1. Benchmarking: It offers a standardized method (Cumulative MSE) to compare diverse distortion types, crucial for evaluating image quality algorithms.
2. Visual System Modeling: The findings support the hypothesis that the human visual system is highly adapted to statistical regularities (natural image statistics). The correlation with PixelCNN probabilities suggests that visual tolerance is not just a function of pixel error, but of how "surprising" the distortion is relative to the image's statistical prior.

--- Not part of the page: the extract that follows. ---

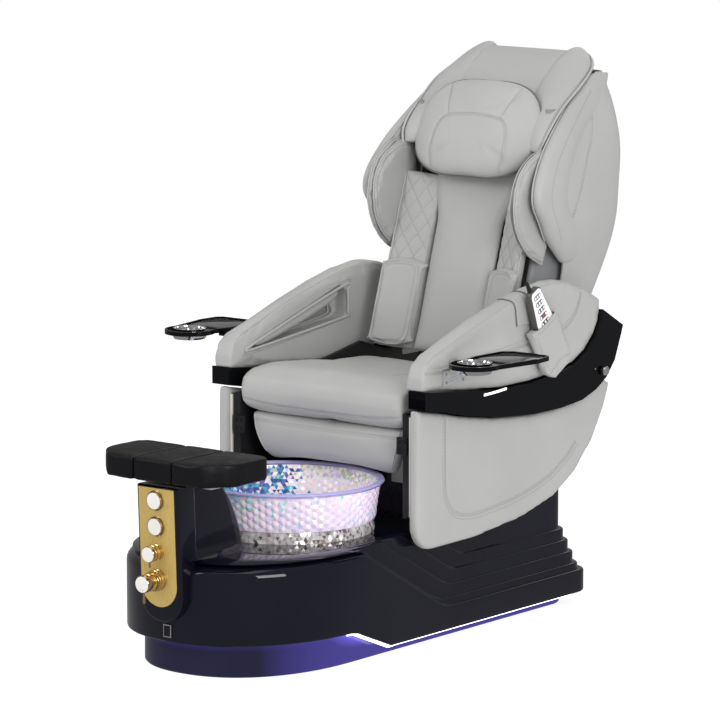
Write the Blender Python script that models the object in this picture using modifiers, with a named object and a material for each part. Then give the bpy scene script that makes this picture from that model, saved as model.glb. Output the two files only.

3. Application in AI: The results have implications for training robust computer vision models and generative AI, suggesting that models should account for high-frequency masking and orientation sensitivity to better align with human perception.
4. Content-Adaptive Processing: The study highlights that distortion sensitivity is image-dependent, supporting the development of content-adaptive compression and enhancement algorithms that adjust parameters based on image texture and spectral content.